- [TASK DIRECTIONS]:
Extract the complete listing and output it unchanged.

- [GIVEN DATA]:
_ _ _
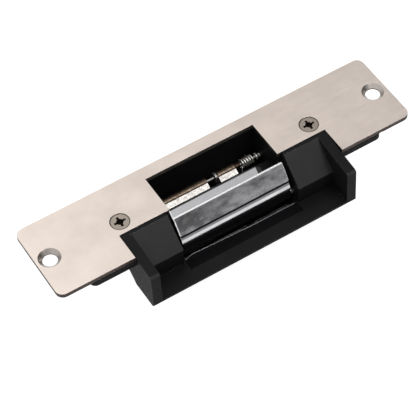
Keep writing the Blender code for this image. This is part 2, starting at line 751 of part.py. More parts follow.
def make_pole_screws(materials, root):
    """Pan-head screws through the pole plates into the core's ends."""
    reach = 1 + GAP + POLE_THICK + GAP
    for word, end, side in (("left", COIL_X[0], -1), ("right", COIL_X[1], 1)):
        face = end + side * reach
        top = face + side * 1.3
        head = (min(face, top), max(face, top))
        tip = end - side * 2.0
        shank = (min(face, tip), max(face, tip))
        slot = (min(top, top - side * 0.5), max(top, top - side * 0.5))
        screw = cylinder("pole_screw_" + word, "X", 1.9, head, COIL_AXIS)
        join(screw, [cylinder("pole_shank_" + word, "X", 0.9, (shank[0] - 0.1, shank[1] + 0.1),
                              COIL_AXIS, SMALL_ROUND)])
        cut(screw, [box("pole_slot_" + word, (slot[0] - 0.1, slot[1] + 0.1),
                        (COIL_AXIS[0] - 0.3, COIL_AXIS[0] + 0.3), (-24.0, -17.0))])
        finish(screw, materials["screw"], root, smooth=True)


def make_coil(materials, root):
    x = (COIL_X[0] - 1, COIL_X[1] + 1)
    core = cylinder("coil_core", "X", CORE_R, x, COIL_AXIS)
    cut(core, [
        cylinder("core_thread_left", "X", 1.1, (x[0] - 1, x[0] + 3.6), COIL_AXIS, SMALL_ROUND),
        cylinder("core_thread_right", "X", 1.1, (x[1] - 3.6, x[1] + 1), COIL_AXIS, SMALL_ROUND),
    ])
    finish(core, materials["iron"], root, smooth=True)
    bobbin = cylinder("coil_bobbin", "X", CORE_R + 1.0, x, COIL_AXIS)
    join(bobbin, [
        cylinder("bobbin_flange_left", "X", BOBBIN_R, (x[0], COIL_X[0]), COIL_AXIS),
        cylinder("bobbin_flange_right", "X", BOBBIN_R, (COIL_X[1], x[1]), COIL_AXIS),
    ])
    cut(bobbin, [cylinder("bobbin_bore", "X", CORE_R + 0.2, (x[0] - 1, x[1] + 1), COIL_AXIS)])
    finish(bobbin, materials["nylon"], root, smooth=True)
    wound = (COIL_X[0] + GAP, COIL_X[1] - GAP)
    winding = tube("coil_winding", COIL_R - 0.5, CORE_R + 1.2, wound, COIL_AXIS)
    finish(winding, materials["copper"], root, smooth=True)
    wrapped = (COIL_X[0] + 2.0, COIL_X[1] - 2.0)
    tape = tube("coil_tape", COIL_R, COIL_R - 0.3, wrapped, COIL_AXIS)
    finish(tape, materials["tape"], root, smooth=True)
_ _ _
- [FINAL RESULT]:
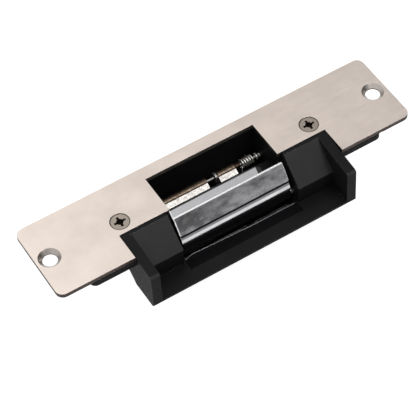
Keep writing the Blender code for this image. This is part 2, starting at line 751 of part.py. More parts follow.
def make_pole_screws(materials, root):
    """Pan-head screws through the pole plates into the core's ends."""
    reach = 1 + GAP + POLE_THICK + GAP
    for word, end, side in (("left", COIL_X[0], -1), ("right", COIL_X[1], 1)):
        face = end + side * reach
        top = face + side * 1.3
        head = (min(face, top), max(face, top))
        tip = end - side * 2.0
        shank = (min(face, tip), max(face, tip))
        slot = (min(top, top - side * 0.5), max(top, top - side * 0.5))
        screw = cylinder("pole_screw_" + word, "X", 1.9, head, COIL_AXIS)
        join(screw, [cylinder("pole_shank_" + word, "X", 0.9, (shank[0] - 0.1, shank[1] + 0.1),
                              COIL_AXIS, SMALL_ROUND)])
        cut(screw, [box("pole_slot_" + word, (slot[0] - 0.1, slot[1] + 0.1),
                        (COIL_AXIS[0] - 0.3, COIL_AXIS[0] + 0.3), (-24.0, -17.0))])
        finish(screw, materials["screw"], root, smooth=True)


def make_coil(materials, root):
    x = (COIL_X[0] - 1, COIL_X[1] + 1)
    core = cylinder("coil_core", "X", CORE_R, x, COIL_AXIS)
    cut(core, [
        cylinder("core_thread_left", "X", 1.1, (x[0] - 1, x[0] + 3.6), COIL_AXIS, SMALL_ROUND),
        cylinder("core_thread_right", "X", 1.1, (x[1] - 3.6, x[1] + 1), COIL_AXIS, SMALL_ROUND),
    ])
    finish(core, materials["iron"], root, smooth=True)
    bobbin = cylinder("coil_bobbin", "X", CORE_R + 1.0, x, COIL_AXIS)
    join(bobbin, [
        cylinder("bobbin_flange_left", "X", BOBBIN_R, (x[0], COIL_X[0]), COIL_AXIS),
        cylinder("bobbin_flange_right", "X", BOBBIN_R, (COIL_X[1], x[1]), COIL_AXIS),
    ])
    cut(bobbin, [cylinder("bobbin_bore", "X", CORE_R + 0.2, (x[0] - 1, x[1] + 1), COIL_AXIS)])
    finish(bobbin, materials["nylon"], root, smooth=True)
    wound = (COIL_X[0] + GAP, COIL_X[1] - GAP)
    winding = tube("coil_winding", COIL_R - 0.5, CORE_R + 1.2, wound, COIL_AXIS)
    finish(winding, materials["copper"], root, smooth=True)
    wrapped = (COIL_X[0] + 2.0, COIL_X[1] - 2.0)
    tape = tube("coil_tape", COIL_R, COIL_R - 0.3, wrapped, COIL_AXIS)
    finish(tape, materials["tape"], root, smooth=True)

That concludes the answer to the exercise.